Extracted data entries
################

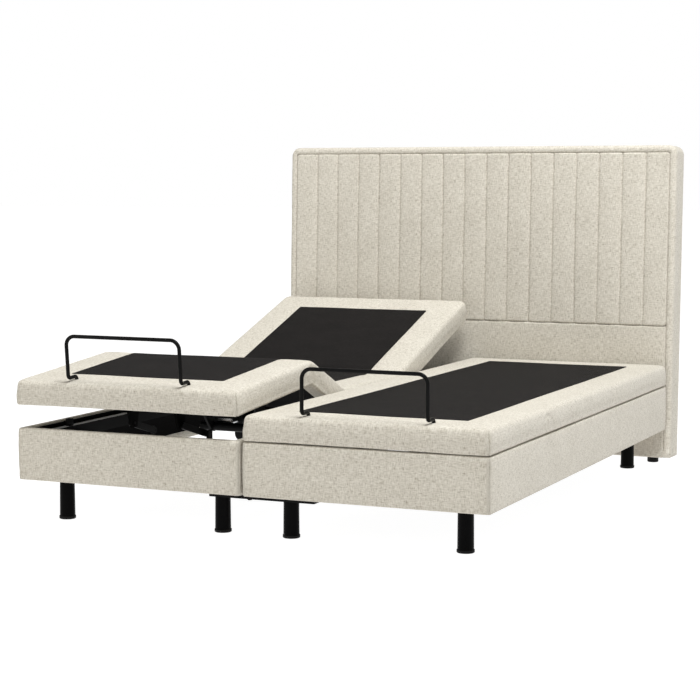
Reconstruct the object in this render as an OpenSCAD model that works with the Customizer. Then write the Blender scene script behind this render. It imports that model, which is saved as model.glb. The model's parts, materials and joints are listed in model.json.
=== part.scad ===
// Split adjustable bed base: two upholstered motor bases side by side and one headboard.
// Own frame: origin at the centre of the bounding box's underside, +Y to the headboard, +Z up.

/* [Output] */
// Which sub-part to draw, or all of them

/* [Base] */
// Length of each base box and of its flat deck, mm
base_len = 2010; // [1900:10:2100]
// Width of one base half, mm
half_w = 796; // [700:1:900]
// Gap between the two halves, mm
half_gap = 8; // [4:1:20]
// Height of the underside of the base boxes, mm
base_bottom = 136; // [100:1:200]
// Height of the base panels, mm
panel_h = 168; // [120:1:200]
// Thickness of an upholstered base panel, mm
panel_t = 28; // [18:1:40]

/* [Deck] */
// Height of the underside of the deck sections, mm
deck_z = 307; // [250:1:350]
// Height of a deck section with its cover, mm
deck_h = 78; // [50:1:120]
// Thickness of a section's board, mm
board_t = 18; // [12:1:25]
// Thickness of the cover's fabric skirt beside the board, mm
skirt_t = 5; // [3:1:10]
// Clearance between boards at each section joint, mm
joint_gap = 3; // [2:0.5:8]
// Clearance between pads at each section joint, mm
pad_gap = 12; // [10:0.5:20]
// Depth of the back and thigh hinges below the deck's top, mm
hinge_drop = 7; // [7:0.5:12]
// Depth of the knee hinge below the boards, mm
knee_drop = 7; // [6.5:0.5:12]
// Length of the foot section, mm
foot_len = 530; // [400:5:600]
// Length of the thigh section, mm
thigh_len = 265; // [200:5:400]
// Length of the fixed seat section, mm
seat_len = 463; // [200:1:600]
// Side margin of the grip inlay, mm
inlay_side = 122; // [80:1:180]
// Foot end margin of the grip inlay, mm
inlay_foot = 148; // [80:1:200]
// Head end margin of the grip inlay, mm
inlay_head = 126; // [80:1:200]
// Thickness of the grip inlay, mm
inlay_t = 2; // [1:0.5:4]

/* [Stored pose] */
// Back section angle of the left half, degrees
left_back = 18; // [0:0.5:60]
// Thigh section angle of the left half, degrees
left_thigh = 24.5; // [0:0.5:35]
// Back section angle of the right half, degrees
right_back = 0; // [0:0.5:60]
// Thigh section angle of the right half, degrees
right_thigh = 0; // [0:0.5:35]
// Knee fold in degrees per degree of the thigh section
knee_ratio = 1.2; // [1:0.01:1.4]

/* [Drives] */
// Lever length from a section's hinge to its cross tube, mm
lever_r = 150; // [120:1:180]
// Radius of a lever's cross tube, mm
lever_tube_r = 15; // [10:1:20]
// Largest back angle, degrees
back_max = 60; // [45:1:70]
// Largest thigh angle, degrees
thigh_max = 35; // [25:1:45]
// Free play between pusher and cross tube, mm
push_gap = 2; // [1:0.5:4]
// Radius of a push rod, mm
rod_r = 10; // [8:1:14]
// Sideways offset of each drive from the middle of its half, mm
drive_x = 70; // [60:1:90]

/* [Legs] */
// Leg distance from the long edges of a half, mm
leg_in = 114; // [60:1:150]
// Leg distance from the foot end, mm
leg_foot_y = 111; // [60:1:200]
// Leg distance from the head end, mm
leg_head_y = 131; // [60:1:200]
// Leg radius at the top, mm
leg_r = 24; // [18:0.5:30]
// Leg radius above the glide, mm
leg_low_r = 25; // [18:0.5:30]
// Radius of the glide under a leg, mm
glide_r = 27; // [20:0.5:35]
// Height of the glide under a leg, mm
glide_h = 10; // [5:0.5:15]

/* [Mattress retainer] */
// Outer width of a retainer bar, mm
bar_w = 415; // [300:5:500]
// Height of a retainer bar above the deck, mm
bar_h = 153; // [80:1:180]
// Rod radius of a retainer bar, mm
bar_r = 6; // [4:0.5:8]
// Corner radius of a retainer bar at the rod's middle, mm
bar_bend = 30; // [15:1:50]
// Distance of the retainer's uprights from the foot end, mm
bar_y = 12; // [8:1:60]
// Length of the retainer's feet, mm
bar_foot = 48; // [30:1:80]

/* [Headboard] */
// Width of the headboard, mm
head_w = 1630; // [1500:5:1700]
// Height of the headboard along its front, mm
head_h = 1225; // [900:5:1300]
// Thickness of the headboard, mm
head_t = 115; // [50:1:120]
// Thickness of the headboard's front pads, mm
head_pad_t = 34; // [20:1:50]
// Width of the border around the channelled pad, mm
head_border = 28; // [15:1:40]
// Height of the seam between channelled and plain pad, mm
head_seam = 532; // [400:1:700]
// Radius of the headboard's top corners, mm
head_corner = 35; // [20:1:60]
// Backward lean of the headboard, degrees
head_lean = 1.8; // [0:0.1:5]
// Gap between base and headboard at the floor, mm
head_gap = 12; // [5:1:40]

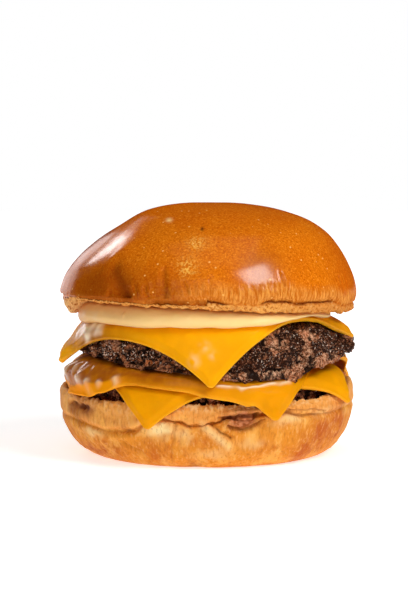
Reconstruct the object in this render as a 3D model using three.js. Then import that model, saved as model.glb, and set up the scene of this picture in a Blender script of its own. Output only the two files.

################

* _WORK INSTRUCTIONS_
Starting at the top of the data above, repeat every line exactly until the line containing "all of them" has been given, then stop.

* _SOLUTION_
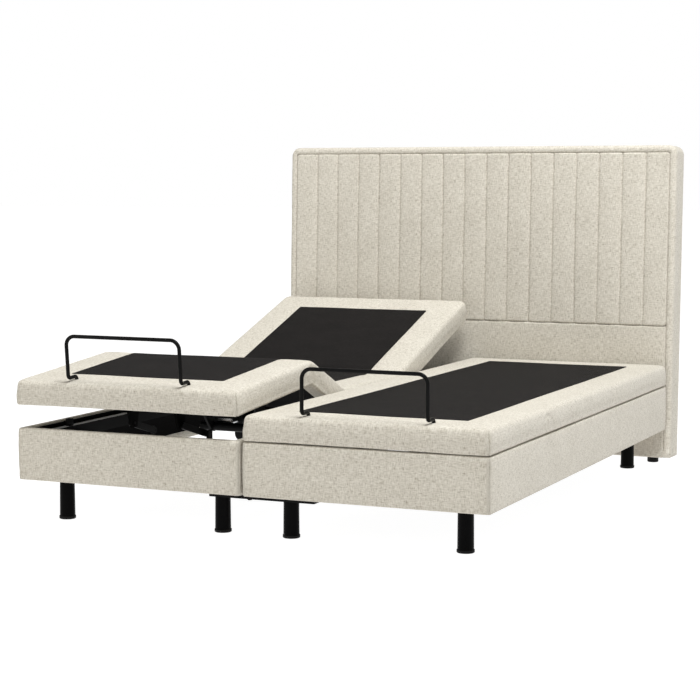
Reconstruct the object in this render as an OpenSCAD model that works with the Customizer. Then write the Blender scene script behind this render. It imports that model, which is saved as model.glb. The model's parts, materials and joints are listed in model.json.
=== part.scad ===
// Split adjustable bed base: two upholstered motor bases side by side and one headboard.
// Own frame: origin at the centre of the bounding box's underside, +Y to the headboard, +Z up.

/* [Output] */
// Which sub-part to draw, or all of them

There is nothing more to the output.